Additionally, breach of contract remedies may include remedies in equity, such as:

  • Cancelling the mortgage contract; 
  • Rewriting the mortgage contract to better reflect the parties agreement; or 
  • Ordering specific performance under the contract. 

For example, in the case of an accidental foreclosure, the court may order that the foreclosure process and result be rescinded. 

Can You Sue a Mortgage Lender for Negligence?

As mentioned above, if your mortgage lender commits negligence, you may sue your mortgage lender. Examples of this can include where they negligently fail to include terms in the loan agreement that were agreed to by both parties, or if they breach their fiduciary duties.
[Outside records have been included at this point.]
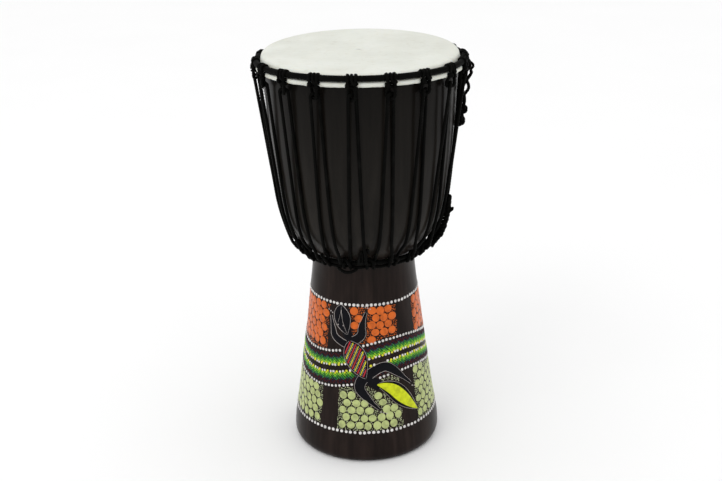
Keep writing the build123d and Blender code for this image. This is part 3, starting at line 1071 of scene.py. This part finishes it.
def paint_figure():
    """Black limbs and head with thin pale outlines, striped body, leaf tail."""
    for limb in LIMBS:
        paint_limb(*limb)
    for points, half_width in ((NECK, NECK_HALF), (HIPS, HIPS_HALF)):
        strip("black", curve_through(points, LINE_SAMPLES), np.full(LINE_SAMPLES, half_width), 0.5, 7)
    spine, widths = leaf("black", HEAD, HEAD_WIDTH, 0.6)
    leaf_edges("outline", spine, widths, 0.6, 0.75)
    fine_line([(-24.5, 240.0), (-24.8, 222.0), (-18.0, 201.0)], 0.5)
    for side in (-1, 1):
        fine_line([(-25.0 + side * 2.6, 216.0), (-24.5 + side * 1.04, 226.0), (-24.4, 236.0)], 0.45)
        eye = (EYE_PLACE[0] + side * EYE_SIDE, EYE_PLACE[1])
        dot("outline", *eye, 1.4, 1.3, 12)
        dot("black", *eye, 0.7, 1.7, 10)
    paint_body()
    spine, widths = leaf("black", TAIL_LEAF, TAIL_WIDTH, 0.55)
    leaf("lime_yellow", TAIL_LEAF, TAIL_WIDTH - 2 * TAIL_BORDER, 0.95)
    leaf_edges("outline", spine, widths, 0.5, 0.66)


STRIPE_PITCH = 9.4
STRIPE_SLOPE = 68.0
STRIPE_REACH = 4             # stripes on each side of the middle one
STRIPE_CENTRE = (-8.6, 162.0)
BODY_LEVEL = 160.0           # the body is laid out flat with the shell's radius at this height
DOT_ROWS = (-0.29, 0.29)     # rows of dots beside each red stripe, in stripe pitches
DOT_STEP = 2.4


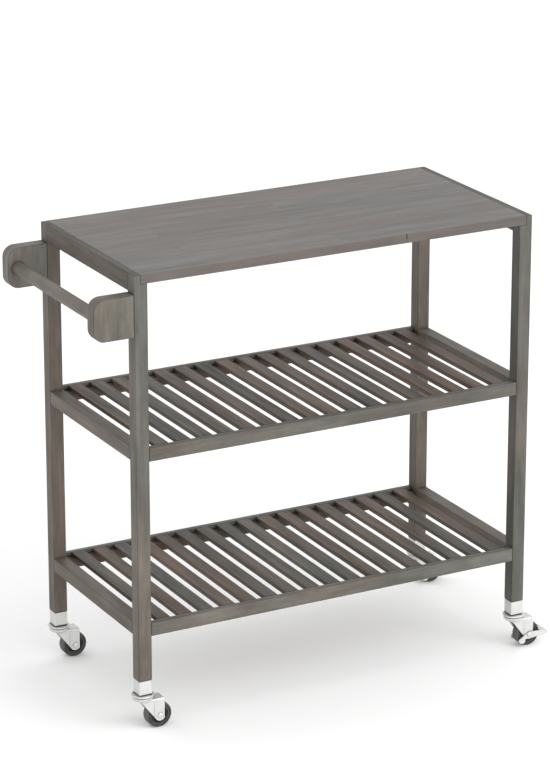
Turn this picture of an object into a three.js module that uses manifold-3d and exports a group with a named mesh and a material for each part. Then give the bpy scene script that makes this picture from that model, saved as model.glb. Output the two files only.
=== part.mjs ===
// Kitchen island cart: slatted trolley with a solid top, a towel-bar handle and four swivel casters.
// Millimetres, +Z up. +X runs along the top, away from the handle; -Y is the front.
// The origin is on the floor under the middle of the whole cart, handle and pedals included.
import * as THREE from 'three';
import { mergeVertices } from 'three/addons/utils/BufferGeometryUtils.js';
import Module from 'manifold-3d';

const wasm = await Module();
wasm.setup();

// ---- Driving dimensions -------------------------------------------------------------------
const LENGTH = 864; // over the outer faces of the legs
const DEPTH = 412.6; // over the front and rear faces of the legs
const HEIGHT = 914.4; // floor to tabletop
const STOCK = 27.5; // square stock of the legs and end rails, and height of the shelf rails
const GAP = 0.3; // joint line between fixed pieces

const TOP_THICKNESS = 18;
const TOP_STRIP = 13.3; // strip of the end frame left standing outside the tabletop
const TOP_RAIL_HEIGHT = 35;
const LEG_BOTTOM_Z = 103.4;

const SHELF_TOPS = { middle: 574.2, lower: 221.1 };
const SHELF_RAIL_THICKNESS = 12;
const SLAT_COUNT = 17;
const SLAT_WIDTH = 28;
const SLAT_THICKNESS = 8;
const SLAT_HOUSING = 0.5; // depth that the slats are let into the cleats

const HANDLE_REACH = 83.2;
const HANDLE_HEIGHT = 82.4;
const HANDLE_DROP = 37; // tabletop down to the top of the brackets
const HANDLE_CORNER_RADIUS = 23;
const BAR_RADIUS = 13;
const BAR_REACH = 62.5; // leg face to the centre of the bar
const BAR_TENON = { radius: 8, length: 14 };
const BOLT = { shankRadius: 3, headRadius: 5.5, headHeight: 3, bite: 30, spread: 20.6 };
const SCREW = { shankRadius: 2, headRadius: 4, headHeight: 2.4, bite: 11, spread: 105 };
const HEAD_FLAT = 0.7; // radius of the flat on a fastener's head, as a fraction of the head's
const HEAD_RIM = 0.45; // height of the head's straight rim, as a fraction of the head's

const FERRULE = { bottomZ: 75.2, wall: 1.5, floor: 2 };
const STEM = { radius: 4, topZ: 98, collarRadius: 9, lip: 0.8 };
const STEM_DISC = { radius: 22, topZ: 73.4, bottomZ: 69.8 };
const KING_PIN = { radius: 5, headRadius: 8, headTopZ: 59.6, headBottomZ: 57.3 };
const THRUST_RING = { inner: 8, outer: 17, bottomZ: 67, topZ: 69.5 };
const RACEWAY = { outer: 19.5, rim: 17.3, floorZ: 66.7, rimZ: 68.1 };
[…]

Additionally, you may be able to sue your mortgage lender if they or one of their officers negligently made false representations in order to induce you into making an otherwise unreasonable loan.

Should I Hire an Attorney if I have a Mortgage Lender Dispute?

As can be seen, there are many disputes that may arise with a mortgage lender during the process of purchasing a home. Further, the real estate process is often a complicated process involving numerous parties. Therefore, it may be in your best interests to seek out a well qualified and experienced real estate attorney to help guide you through the process of obtaining a mortgage and purchasing a home. 

An experienced real estate attorney can help you review loan documents, assist you in contract negotiations, as well as represent and file a legal claim on your behalf against the mortgage lender, should any disputes arise.